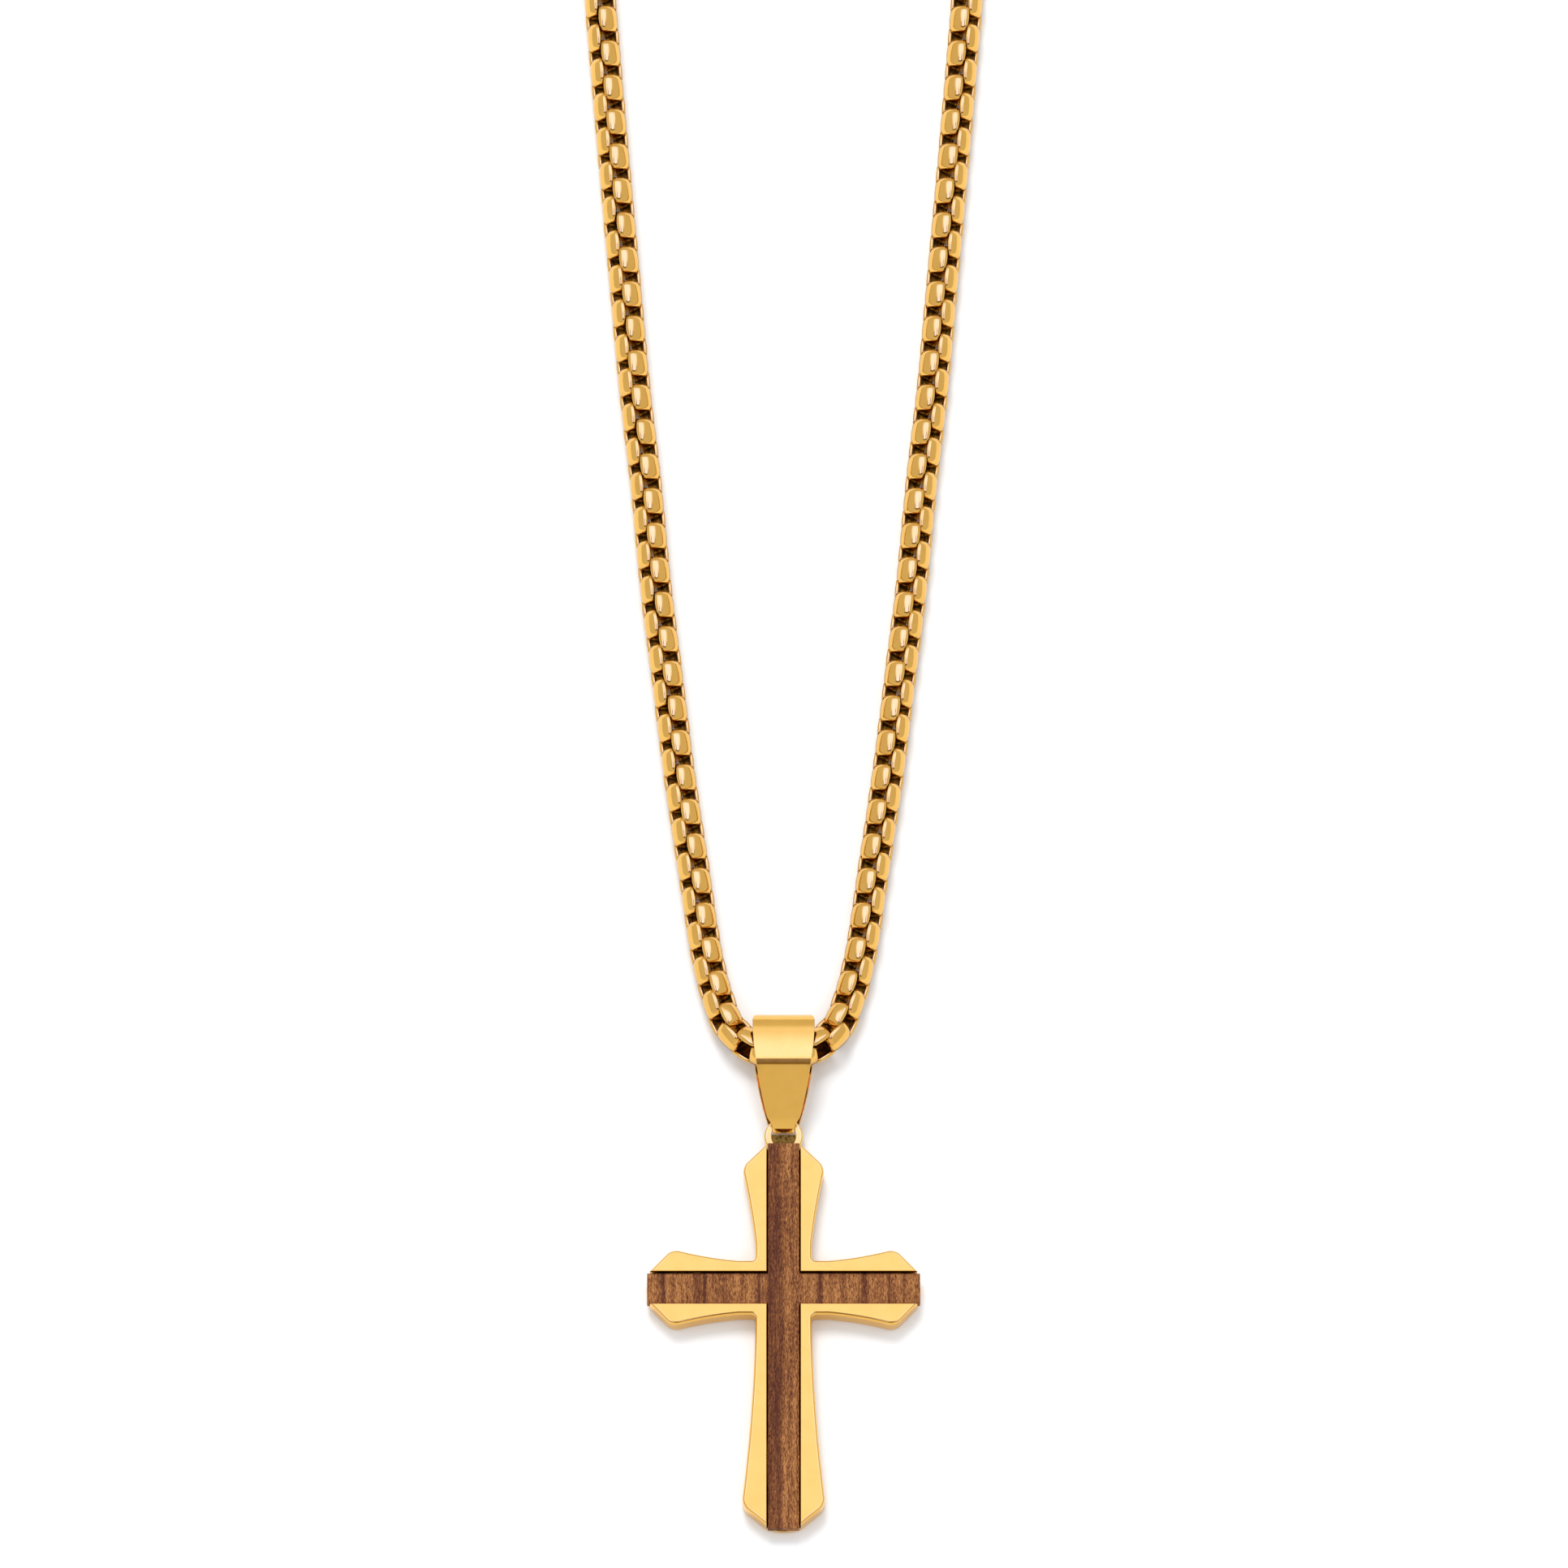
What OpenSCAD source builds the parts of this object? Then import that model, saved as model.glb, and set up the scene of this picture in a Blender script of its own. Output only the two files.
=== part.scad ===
// Cross pendant with a wood inlay, on a round box chain with a lobster clasp.
// It lies flat, face up: +X to the right, +Y towards the clasp, +Z out of the cross's face.
// The origin is where the two bars cross, on the back face.

/* [Cross] */
// Thickness of the cross
cross_t = 2.8; // [2.4:0.1:3.4]
// Half width of every bar beside the crossing
waist_hw = 3.45; // [3.2:0.05:3.6]
// Distance from the crossing to the end of each side arm
side_reach = 16.8; // [16:0.1:18]
// Distance from the crossing to the top end
top_reach = 18.75; // [18.5:0.05:18.9]
// Distance from the crossing to the bottom end
foot_reach = 30.8; // [29:0.1:33]

/* [Inlay] */
// Width of the channel
channel_w = 4.2; // [4:0.05:4.4]
// Thickness of metal under the channel
channel_floor = 1.05; // [0.9:0.05:1.3]
// Width of the wood bars
wood_w = 3.85; // [3.6:0.05:3.9]
// Thickness of the wood
wood_t = 1.1; // [0.8:0.05:1.3]
// Thickness of the glue under the wood
glue_t = 0.1; // [0.05:0.01:0.15]

/* [Lug] */
// Outer radius of the lug ring
lug_r = 2.4; // [2.3:0.05:2.5]
// Radius of its hole
lug_hole_r = 1.4; // [1.3:0.05:1.45]
// Thickness of the ring
lug_t = 0.8; // [0.7:0.05:0.8]

/* [Bail] */
// Thickness of the folded strap
strap_t = 0.65; // [0.6:0.01:0.68]
// Half width of the strap at the fold
bail_hw = 3.83; // [3.6:0.01:4]

/* [Chain] */
// Outer diameter of the chain
chain_d = 4.0; // [3.8:0.1:4.0]
// Length of one box link
link_len = 3.3; // [2.9:0.05:3.3]
// Wire thickness of the jump rings
ring_wire = 0.9; // [0.8:0.05:0.9]

/* [Clasp] */
// Thickness of the clasp body
clasp_t = 3.0; // [2.8:0.1:3.2]
// Thickness of the spring lever
lever_t = 1.0; // [0.8:0.05:1.0]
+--
■ Exercise
Copy the material above back out, exactly as written.

■ Completed task
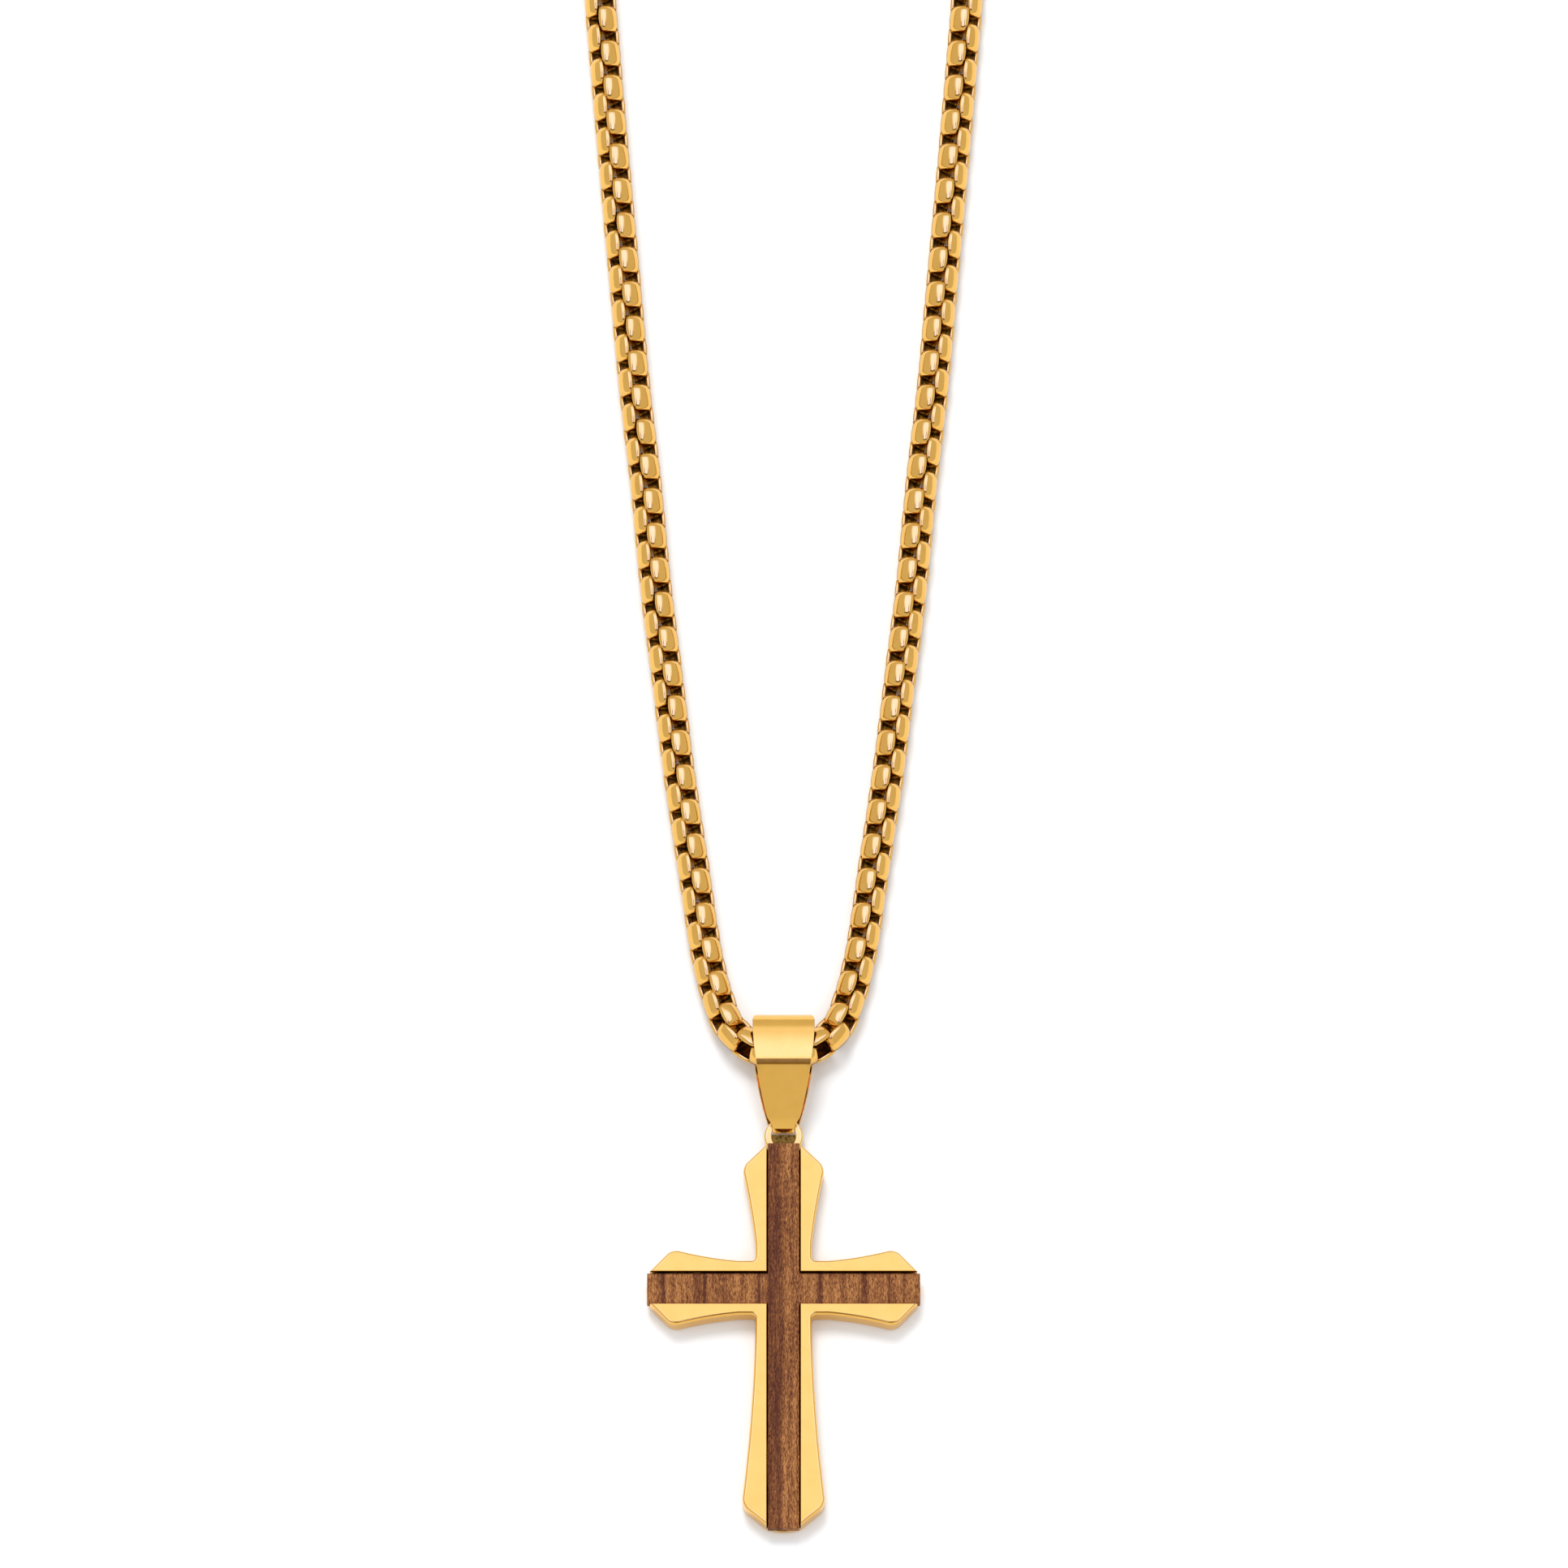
What OpenSCAD source builds the parts of this object? Then import that model, saved as model.glb, and set up the scene of this picture in a Blender script of its own. Output only the two files.
=== part.scad ===
// Cross pendant with a wood inlay, on a round box chain with a lobster clasp.
// It lies flat, face up: +X to the right, +Y towards the clasp, +Z out of the cross's face.
// The origin is where the two bars cross, on the back face.

/* [Cross] */
// Thickness of the cross
cross_t = 2.8; // [2.4:0.1:3.4]
// Half width of every bar beside the crossing
waist_hw = 3.45; // [3.2:0.05:3.6]
// Distance from the crossing to the end of each side arm
side_reach = 16.8; // [16:0.1:18]
// Distance from the crossing to the top end
top_reach = 18.75; // [18.5:0.05:18.9]
// Distance from the crossing to the bottom end
foot_reach = 30.8; // [29:0.1:33]

/* [Inlay] */
// Width of the channel
channel_w = 4.2; // [4:0.05:4.4]
// Thickness of metal under the channel
channel_floor = 1.05; // [0.9:0.05:1.3]
// Width of the wood bars
wood_w = 3.85; // [3.6:0.05:3.9]
// Thickness of the wood
wood_t = 1.1; // [0.8:0.05:1.3]
// Thickness of the glue under the wood
glue_t = 0.1; // [0.05:0.01:0.15]

/* [Lug] */
// Outer radius of the lug ring
lug_r = 2.4; // [2.3:0.05:2.5]
// Radius of its hole
lug_hole_r = 1.4; // [1.3:0.05:1.45]
// Thickness of the ring
lug_t = 0.8; // [0.7:0.05:0.8]

/* [Bail] */
// Thickness of the folded strap
strap_t = 0.65; // [0.6:0.01:0.68]
// Half width of the strap at the fold
bail_hw = 3.83; // [3.6:0.01:4]

/* [Chain] */
// Outer diameter of the chain
chain_d = 4.0; // [3.8:0.1:4.0]
// Length of one box link
link_len = 3.3; // [2.9:0.05:3.3]
// Wire thickness of the jump rings
ring_wire = 0.9; // [0.8:0.05:0.9]

/* [Clasp] */
// Thickness of the clasp body
clasp_t = 3.0; // [2.8:0.1:3.2]
// Thickness of the spring lever
lever_t = 1.0; // [0.8:0.05:1.0]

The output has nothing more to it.